Design for everyday living

We have all seen fabulous gardens – the ones with elaborately shaped shrubs, manicured lawns, intricate floral borders and life-size statuary.

Chances are, theses landscapes are kept by hordes of workers wielding pruners, ladders and power tools. However, it is doubtful that folks actually relax, play or entertain in these formal spaces.

What most homeowners crave is an outdoor space that’s designed for everyday living – one that accommodates pets, children, barbecues and recreation. This type of landscape is practical, but it can also be beautiful. And since most people do not have the resources to hire a horticultural staff, these sites should require modest care. Tips for designing a landscape for day-to-day living include:


Determine which sections of your yard work best for each function you desire, such as play space for children or an area for outdoor dining. A large property does not require large living areas. To be practical, create only what is needed in the most logical spaces. You may then concentrate your efforts where they are most needed. And you will expend fewer resources. Plant low-maintenance shrubs, trees and grasses in excess space.

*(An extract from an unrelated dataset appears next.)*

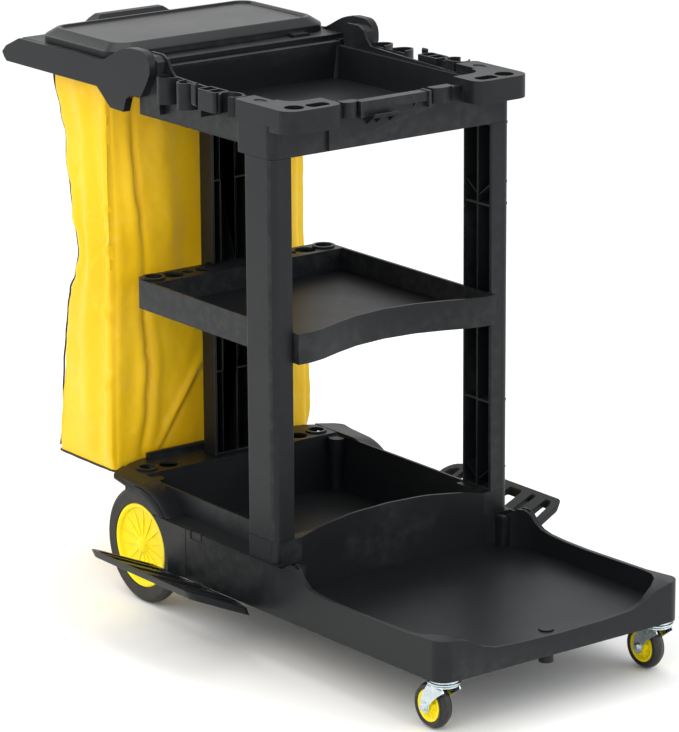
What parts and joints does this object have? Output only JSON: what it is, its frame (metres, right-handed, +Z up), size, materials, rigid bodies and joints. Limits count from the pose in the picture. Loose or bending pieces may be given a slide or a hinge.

Develop a design that best incorporates lovely views, which may include bodies of water, blooming plants, wooded lots, golf courses, valleys or peaks, etc. Be sure to include seating areas so that your family and guests may linger while admiring the scene. Incorporate plantings, such as evergreens and flowers with a limited color palette, that complement but do not detract from the view.


In Texas, sunshine is both friend and foe. In summer, many outdoor activities are best enjoyed when shade is available. Add shade by planting trees, shrubs or vines that grow large and spread to block the hot sun. Also add shelter, such as vine-covered arbors, pergolas and roofed patios. Install blinds or shades that may be raised and lowered when needed.

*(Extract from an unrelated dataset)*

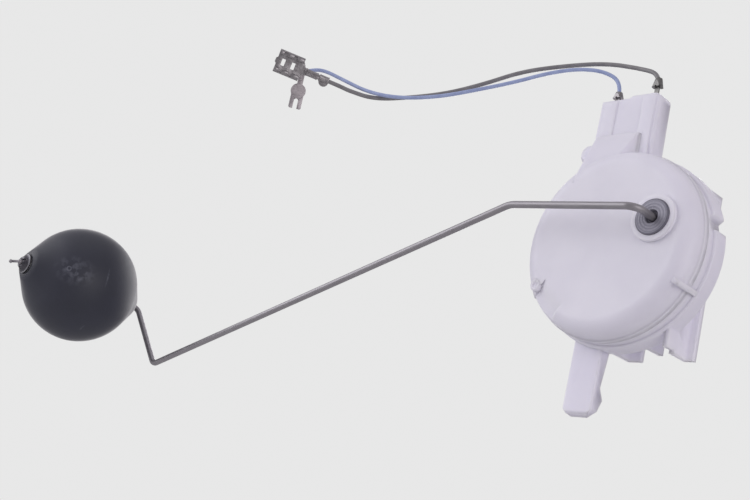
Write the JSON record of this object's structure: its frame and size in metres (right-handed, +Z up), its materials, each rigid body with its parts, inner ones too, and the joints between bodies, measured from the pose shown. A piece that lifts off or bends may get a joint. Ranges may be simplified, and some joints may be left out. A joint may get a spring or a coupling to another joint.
{
  "type": "fuel level sensor",
  "caption": "Fuel tank level sender: round plastic drum with connector neck, snap leg and rear rails, bent float arm with a foam ball float, and short leads with crimp terminals.",
  "frame": {"origin": "middle of the drum's axis in the plane of the rear rail faces, on the flange of the near rail", "axes": "+Y out of the rear of the drum along its axis, +Z up along the neck, -X towards the float"},
  "size_m": [0.2716, 0.0931, 0.1142],
  "materials": {
    "housing_plastic": "milky translucent",
    "cover_plastic": "milky translucent",
    "bush_metal": "sintered grey",
    "arm_wire": "drawn steel",
    "nut_steel": "zinc plated",
    "float_foam": "closed-cell foam, matt",
    "hub_plastic": "natural",
    "washer_plastic": "plain",
    "contact_brass": "rolled strip",
    "card_board": "laminate",
    "winding_wire": "fine wire",
    "screw_steel": "zinc plated",
    "tinned_brass": "tinned",
    "black_insulation": "satin insulation",
    "blue_insulation": "satin insulation",
    "tinned_terminal": "tinned"
  },
  "bodies": {
    "housing": {"rear_housing": "housing_plastic", "front_cover": "cover_plastic", "front_bush": "bush_metal", "rear_bush": "bush_metal", "thrust_washer": "washer_plastic", "resistor_card": "card_board", "resistor_winding": "winding_wire", "card_screw_upper": "screw_steel", "card_screw_lower": "screw_steel", "ground_spring": "contact_brass", "spring_rivet": "screw_steel", "signal_strip": "tinned_brass", "ground_strip": "tinned_brass", "black_lead": "black_insulation", "blue_lead": "blue_insulation", "spade_terminal": "tinned_terminal", "fork_terminal": "tinned_terminal"},
    "arm": {"float_arm": "arm_wire", "push_nut": "nut_steel", "rotor_hub": "hub_plastic", "collector_ring": "contact_brass", "retaining_clip": "nut_steel", "wiper_blade": "contact_brass", "wiper_contact": "contact_brass"},
    "float": {"float_ball": "float_foam"}
  },
  "joints": [
    {"name": "arm_swing", "type": "hinge", "parent": "housing", "child": "arm", "pos_m": [0.0163, -0.0258, 0.0053], "axis": [0, 1, 0], "range_deg": [-40, 36]},
    {"name": "float_spin", "type": "hinge", "parent": "arm", "child": "float", "pos_m": [-0.21931, -0.062, -0.02391], "axis": [0, 1, 0], "continuous": true}
  ]
}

Even the most beautiful house begs for plantings to make the entryway inviting. Create a welcoming entry by using a colorful, layered approach. For example, easy-care roses and perennials, low-growing/drought-tolerant groundcovers and ornamental grasses add depth, fragrance, color, height and texture. Incorporate plants that look good all year or use a mix of plants that together provide an attractive year-round display. Frame the front door with plantings and make the pathway leading to the door a delightful sensual experience.


Plants require more maintenance if they are planted in poor soil. Incorporate organic matter, such as well-seasoned compost, into your planting areas. After adding plants, use a layer of mulch atop the soil. Continue building the soil as the plants mature. Limit fertilizers, herbicides and pesticides, which have ingredients that can linger in the soil, run into waterways or kill beneficial insects and microorganisms.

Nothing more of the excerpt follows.